Restaurants, for example, provide the setting for marriage proposals, love affairs, breakups, arguments and, according to every mob drama I’ve ever enjoyed, the occasional professional hit. Not to mention the more prosaic: business meetings, shared sunsets and outings with coworkers. This isn’t isolated to foodservice setting: Airlines, hospitals, even the DMV, can be settings for the drama that runs through customers’ lives. Embracing this reality can allow your business to become very powerful, by helping customers to live out the drama and fantasy of their lives with the people who matter to them.
“My goal in life is to make you a hero to your spouse,” luxury hotelier Mark Harmon tells me. If Harmon were more shortsighted, he might set his aims on something more conventional: making his hotels the most profitable properties in the luxury hotel market, for example. But Harmon focuses on his customers’ goals rather than his own. As he puts it, “The touches we add [help] make for a memorable time together here. This is important, and we take it seriously. In the big scheme of things, how often as a couple do you really—I mean really—get away from the kids and get to connect, in a stress-free setting? We’re honored that guests let us be the setting for that, whether or not it’s technically what you’d call a special occasion.” Harmon feels his Auberge Resorts’ success is built upon the relationships his guests have with each other while enjoying Auberge’s service. It’s an astute and effective way to serve today’s customers.

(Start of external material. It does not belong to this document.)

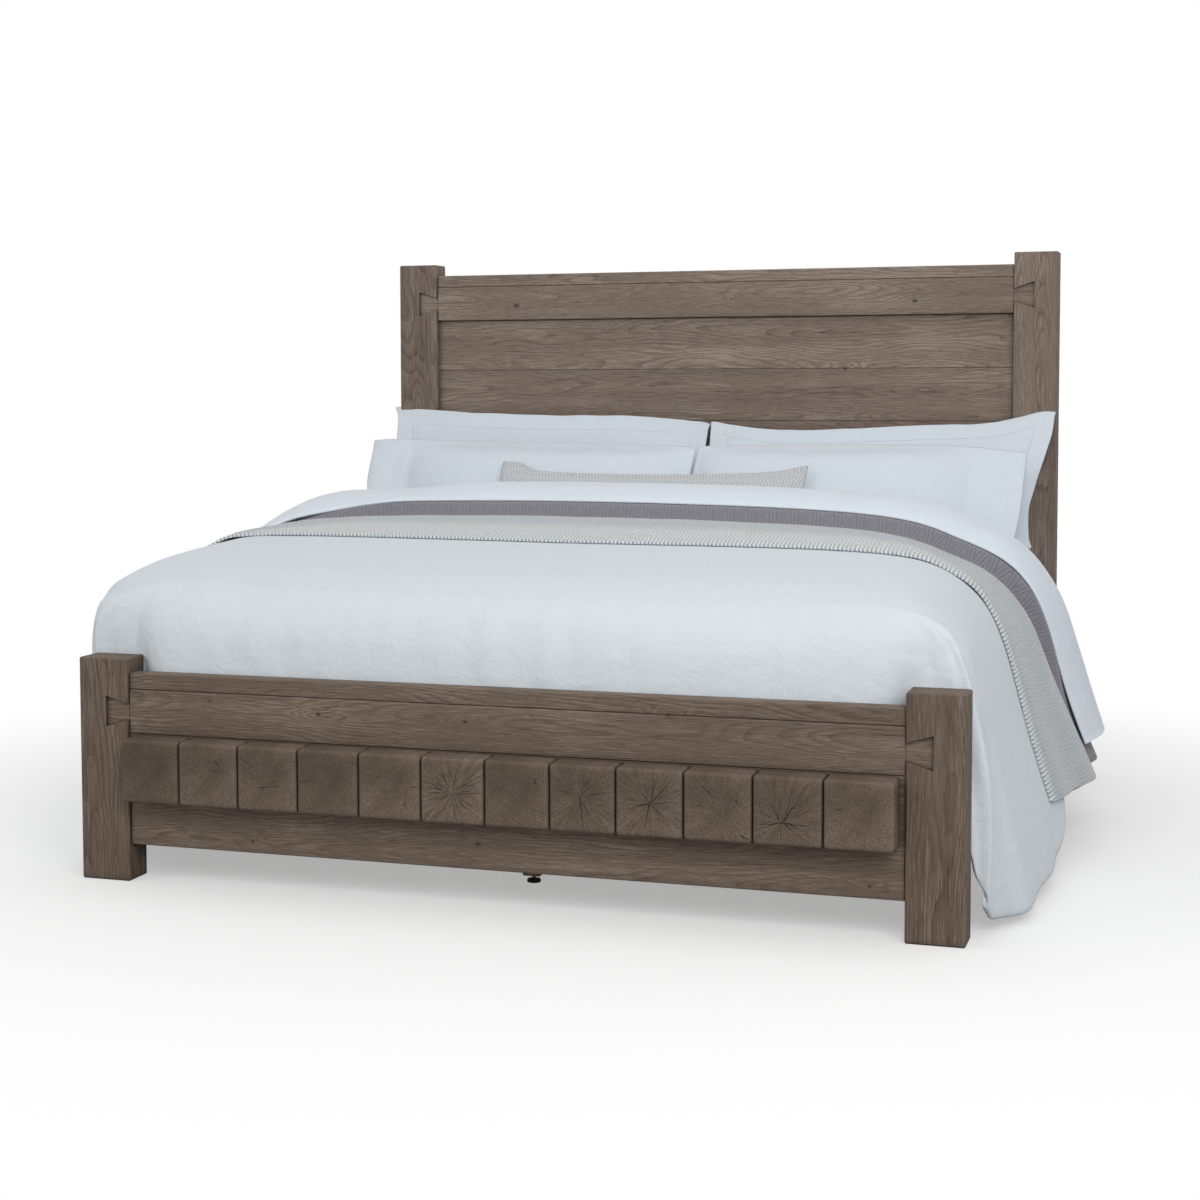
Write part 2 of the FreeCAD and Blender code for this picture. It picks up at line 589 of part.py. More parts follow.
def duvet_row(distance):
    """The duvet's row at any distance, with the folds of the side drop added near the foot."""
    for low, high in zip(DUVET_ROWS, DUVET_ROWS[1:]):
        if low[0] <= distance <= high[0]:
            t = (distance - low[0]) / (high[0] - low[0])
            sides = [[(blend(a[0], b[0], t), blend(a[1], b[1], t)) for a, b in zip(low[k], high[k])]
                     for k in (2, 3)]
            middle = blend(low[1], high[1], t)
    if distance in DROP_FOLD_ROWS:
        inward = DROP_FOLD_DEPTH if DROP_FOLD_ROWS.index(distance) % 2 == 0 else -DROP_FOLD_DEPTH
        for points in sides:
            points[3] = (points[3][0] - inward, points[3][1])
    return middle, sides[0], sides[1]


def lifted(row, height, outward):
    """A row moved off the duvet: by height on top, by outward at the hem and by both between."""
    middle, left, right = row
    shares = ((0.0, 1.0), (0.7, 0.75), (1.0, 0.3), (1.0, 0.0))
    reach = (height, height, blend(height, outward, 0.4), outward)
    sides = []
    for points in (left, right):
        sides.append([(x + across * out, z + up * height)
                      for (x, z), (across, up), out in zip(points, shares, reach)])
    return middle + height, sides[0], sides[1]


def bend(first, middle, last):
    """Points along the arc through three points, in equal steps."""
    return Part.Arc(first, middle, last).toShape().discretize(Number=BEND_STEPS + 1)


def over_line(row, y):
    """Points across the bed, hem to hem: a drop, a shoulder, the crowned top, a shoulder, a drop."""
    middle, left, right = row
    lp = [vec(-x, y, z) for x, z in left]
    rp = [vec(x, y, z) for x, z in right]
    top = vec((right[0][0] - left[0][0]) / 2, y, middle)
    return [lp[3]] + bend(lp[2], lp[1], lp[0]) + [top] + bend(rp[0], rp[1], rp[2]) + [rp[3]]


def filled_section(row, distance):
    """The whole space under one row, closed along a line between the hems."""
    points = over_line(row, FOOT_FACE + distance)
    return ring(points)


def band_section(outer, inner, distance):
    """A layer of cloth over the bed: outer line, hem, inner line, hem."""
    y = FOOT_FACE + distance
    points = over_line(outer, y) + over_line(inner, y)[::-1]
    return ring(points)


def row_distances(low, high):
    known = {row[0] for row in DUVET_ROWS} | set(DROP_FOLD_ROWS) | set(LAYER_ROWS)
    return [low] + sorted(d for d in known if low < d < high) + [high]


def lining_row(distance):
    """The duvet's underside, which follows the mattress."""
    outer = duvet_row(distance)
    top = LINING_FOOT_ROWS[-1][1]
    for low, high in zip(LINING_FOOT_ROWS, LINING_FOOT_ROWS[1:]):
        if low[0] <= distance <= high[0]:
            top = blend(low[1], high[1], (distance - low[0]) / (high[0] - low[0]))
    drop = top - LINING_FOOT_ROWS[-1][1]
    sides = []
    for points in (outer[1], outer[2]):
        line = [(x, z + drop) for x, z in DUVET_LINING]
        hem_x, hem_z = points[3]
        slope = (hem_x - DUVET_SKIRT - line[2][0]) / (line[2][1] - hem_z)
        below = hem_z - 40.0
        line.append((line[2][0] + slope * (line[2][1] - below), below))
        sides.append(line)
    return top + 1.0, sides[0], sides[1]


def duvet():
    """A filled form under the outer surface, hollowed out for the mattress, the rails and the posts."""
    outer = Part.makeLoft([filled_section(duvet_row(d), d) for d in row_distances(DUVET_FOOT, DUVET_HEAD)],
                          True, True)
    foot_rows = [distance for distance, _ in LINING_FOOT_ROWS]
    inner_rows = foot_rows + [d for d in row_distances(foot_rows[-1], LINING_HEAD) if d > foot_rows[-1]]
    inner = Part.makeLoft([filled_section(lining_row(d), d) for d in inner_rows], True, True)
    mouth = Part.Face(filled_section(lining_row(LINING_HEAD), LINING_HEAD)).extrude(vec(0, 5.0, 0))
    posts = [block(sorted((side * (POST_INNER - POST_CLEARANCE), side * 1300.0)),
                   (FOOT_FACE, FOOT_POST_BACK + POST_CLEARANCE), (0.0, FOOTBOARD_HEIGHT + POST_CLEARANCE))
             for side in SIDES.values()]
    below_tuck = block((-1300.0, 1300.0), (FOOT_FACE, FOOT_FACE + foot_rows[0]), (0.0, FOOT_TUCK_BOTTOM))
    raised_hem = below_hem(DUVET_RAISED_HEM, *DUVET_RAISED_HEM_HEIGHTS)
    return outer.cut([inner.fuse(mouth), below_tuck, raised_hem] + posts)


def below_hem(span, *heights):
    """Everything below a hem that runs through evenly spaced heights, in straight steps."""
    low = FOOT_FACE + span[0] - HEM_OVERRUN
    high = FOOT_FACE + span[1] + HEM_OVERRUN
    step = (high - low) / (len(heights) - 1)
    hem = [(low + number * step, height) for number, height in enumerate(heights)]
    return prism_yz([(low, 0.0), (high, 0.0)] + hem[::-1], (-1400.0, 1400.0))


def cloth_layer(layer, span, heights):
    sections = []
    for d in row_distances(*span):
        row = duvet_row(d)
        sections.append(band_section(lifted(row, layer[1], layer[1]), lifted(row, layer[0], layer[0]), d))
    return Part.makeLoft(sections, True, True).cut(below_hem(span, *heights))


def turndown():
    """The duvet's head end folded back on itself: a fat roll across the bed."""
    sections = []
    for distance, height in TURNDOWN_ROWS:
        row = duvet_row(distance)
        outward = TURNDOWN_INNER + TURNDOWN_SKIRT
        under = lifted(row, TURNDOWN_INNER, TURNDOWN_INNER)
        sections.append(band_section(lifted(row, height, outward), under, distance))
    span = (TURNDOWN_ROWS[0][0], TURNDOWN_ROWS[-1][0])
    return Part.makeLoft(sections, True, True).cut(below_hem(span, TURNDOWN_HEM, TURNDOWN_HEM))


# Pillows. Levels of the crown: share of the half thickness, then share of the height drawn in.
PILLOW_LEVELS = ((0.30, 0.035), (0.62, 0.12), (0.86, 0.25), (1.0, 0.44))
PILLOW_EDGE = 2.0
PILLOW_SHAPES = {
    # name: middle, width, height, thickness, flange, lean in degrees, lower edge from the foot posts
    "back_pillow_left": (-533.0, 1050.0, 440.0, 120.0, 48.0, 66.0, 1940.0),
    "back_pillow_right": (541.0, 1050.0, 440.0, 120.0, 48.0, 66.0, 1940.0),
    "front_pillow_left": (-540.0, 1060.0, 388.0, 122.0, 0.0, 58.0, 1752.0),
    "front_pillow_right": (532.0, 1050.0, 388.0, 122.0, 0.0, 58.0, 1752.0),
    "lumbar_pillow": (-100.0, 985.0, 275.0, 72.0, 0.0, 58.0, 1615.0),
}
PILLOW_REST = 698.0

# A bowed side in four straight steps: share along the side, then the draw-in as a share of half its length.
# Steps at different levels of the crown stay parallel, so that the skin between them is flat.
BOW = ((-1.0, 0.0), (-0.5, 0.022), (0.0, 0.030), (0.5, 0.022))


def pillow_outline(width, height, w):
    """Four corners joined by sides that bow towards the pillow's middle."""
    a, b = width / 2, height / 2
    lower = [(a * t, -b + a * drawn) for t, drawn in BOW]
    right = [(a - b * drawn, b * t) for t, drawn in BOW]
    points = lower + right + [(-x, -y) for x, y in lower + right]
    return points, w


def pillow(middle, width, height, thickness, flange, lean, distance):
    body_width = width - 2 * flange
    body_height = height - 2 * flange
    upper = [pillow_outline(width, height, PILLOW_EDGE)]
    if flange:
        upper.append(pillow_outline(body_width, body_height, PILLOW_EDGE + 1.0))
    for rise, share in PILLOW_LEVELS:
        inset = share * body_height
        upper.append(pillow_outline(body_width - 1.4 * inset, body_height - inset, rise * thickness / 2))
    lower = [(points, -w) for points, w in reversed(upper)]
    shape = stacked(lower + upper)
    shape.translate(vec(0, height / 2, 0))
    shape.rotate(vec(0, 0, 0), vec(1, 0, 0), lean)
    shape.translate(vec(middle, FOOT_FACE + distance, PILLOW_REST))
    return shape


def bedding():
    save("duvet", duvet())
    save("wool_blanket", cloth_layer(BLANKET_LAYER, BLANKET_SPAN, BLANKET_HEM))
    save("knit_throw", cloth_layer(THROW_LAYER, THROW_SPAN, THROW_HEM))
    save("duvet_turndown", turndown())
    for name, sizes in PILLOW_SHAPES.items():
        save(name, pillow(*sizes))


os.makedirs("parts", exist_ok=True)
headboard()
footboard()
undercarriage()
mattress_set()
bedding()
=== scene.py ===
import bpy
import math
import numpy as np
from mathutils import Matrix, Vector


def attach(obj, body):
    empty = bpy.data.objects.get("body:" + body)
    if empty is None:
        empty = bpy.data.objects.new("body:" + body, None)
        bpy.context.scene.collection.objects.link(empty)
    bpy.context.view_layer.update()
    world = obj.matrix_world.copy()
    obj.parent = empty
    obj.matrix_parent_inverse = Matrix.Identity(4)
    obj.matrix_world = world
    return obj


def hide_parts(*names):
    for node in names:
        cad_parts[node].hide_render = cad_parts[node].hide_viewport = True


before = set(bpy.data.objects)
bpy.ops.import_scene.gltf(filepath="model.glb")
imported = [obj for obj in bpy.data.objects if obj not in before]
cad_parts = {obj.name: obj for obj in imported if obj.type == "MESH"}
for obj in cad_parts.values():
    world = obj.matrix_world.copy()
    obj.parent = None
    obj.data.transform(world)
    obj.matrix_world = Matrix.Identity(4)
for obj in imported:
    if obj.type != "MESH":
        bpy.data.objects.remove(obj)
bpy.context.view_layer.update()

# The dressed poster bed. Metres, Z up, foot end towards -Y.
# Bedding shapes are worked out in millimetres, with the distance along the bed counted from the front faces of
# the foot posts, and turned into the frame's metres by place().

TURN = 2 * math.pi
FOOT_FACE = -1079.0             # front faces of the foot posts in the frame
CAMERA_AT = (1621.9, -4617.8, 1228.2)


def place(points):
    """Points (across, distance from the foot posts' faces, height) in millimetres, as frame metres."""
    points = np.asarray(points, float)
    return (points + np.array([0.0, FOOT_FACE, 0.0])) / 1000.0


# Curves

def through(points, count):
    """Evenly spaced points along a smooth line through the given ones."""
    p = np.asarray(points, float)
    p = np.vstack([2 * p[0] - p[1], p, 2 * p[-1] - p[-2]])
    fine = []
    t = np.linspace(0, 1, 13)[:-1, None]
    for a, b, c, d in zip(p, p[1:], p[2:], p[3:]):
        fine.append(0.5 * (2 * b + (c - a) * t + (2 * a - 5 * b + 4 * c - d) * t ** 2
                           + (3 * b - a - 3 * c + d) * t ** 3))
    fine = np.vstack(fine + [p[-2:-1]])
    steps = travelled(fine)
    wanted = np.linspace(0, steps[-1], count)
    return np.column_stack([np.interp(wanted, steps, fine[:, k]) for k in range(fine.shape[1])])


def eased(value):
    """0 below 0, 1 above 1, and a soft way between them."""
    value = np.clip(value, 0.0, 1.0)
    return value * value * (3 - 2 * value)


def eased_between(stations, values, at):
    """Values at any station, without overshoot between the given ones."""
    x, y = np.asarray(stations, float), np.asarray(values, float)
    flat = y.reshape(len(x), -1)
    h = np.diff(x)[:, None]
    slope = np.diff(flat, axis=0) / h
    tangent = np.zeros_like(flat)
    tangent[0], tangent[-1] = slope[0], slope[-1]
    same = slope[:-1] * slope[1:] > 0
    with np.errstate(divide="ignore", invalid="ignore"):
        harmonic = 2 * slope[:-1] * slope[1:] / (slope[:-1] + slope[1:])
    tangent[1:-1] = np.where(same, harmonic, 0.0)
    at = np.clip(np.atleast_1d(np.asarray(at, float)), x[0], x[-1])
    i = np.clip(np.searchsorted(x, at) - 1, 0, len(x) - 2)
    step = (x[i + 1] - x[i])[:, None]
    t = (at - x[i])[:, None] / step
    result = ((2 * t ** 3 - 3 * t ** 2 + 1) * flat[i] + (t ** 3 - 2 * t ** 2 + t) * step * tangent[i]
              + (3 * t ** 2 - 2 * t ** 3) * flat[i + 1] + (t ** 3 - t ** 2) * step * tangent[i + 1])
    return result.reshape((len(at),) + y.shape[1:])


def ripple(across, along, wave, seed, octaves=3):
    """Soft unevenness between -1 and 1, made of crossing sine waves with seeded directions."""
    chance = np.random.RandomState(seed)
    total, size = np.zeros(np.broadcast(across, along).shape), 1.0
    for octave in range(octaves):
        for _ in range(4):
            turn, phase = chance.uniform(0, math.pi), chance.uniform(0, TURN)
            length = wave / 1.9 ** octave * chance.uniform(0.8, 1.25)
            total = total + size * np.sin(TURN * (across * math.cos(turn) + along * math.sin(turn)) / length
                                          + phase)
        size *= 0.5
    return total / 5.0


def travelled(points):
    """How far each point lies along the line through them."""
    return np.concatenate([[0.0], np.cumsum(np.linalg.norm(np.diff(points, axis=0), axis=1))])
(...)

For the fraught, high-stakes referral healthcare that Mayo Clinic is known for, treatment often becomes a socially complex, multigenerational affair. Mayo addresses the inclusion of family members and loved ones through design. Every exam room is designed to encourage collaboration and commiseration. One simple change has made a big difference: Each consultation room, as Management Lessons from Mayo Clinic author Leonard Berry has observed, features a specially designed, multipurpose couch instead of a couple chairs that only two can use and are rarely plentiful enough for everyone who needs to be present.
You may not think the relationship-conduit model applies to every business situation, but it applies quite widely. The True Value Hardware store and the CVS Minute Clinic seem purely functional at first glance, so putting a priority on facilitating customer relationships there appears beside the point. But even mundane, transactional situations common to the Minute Clinic or a hardware store can be improved by keeping an eye out for how relationships among customers can be facilitated. A Minute Clinic is a lot more comfortable for the patient if the patient’s family has a place to sit as well; the same goes for a customer at True Value if there are changing tables (for when you bring the family) and aisles wide enough to accommodate a shopping companion who gets around via wheelchair.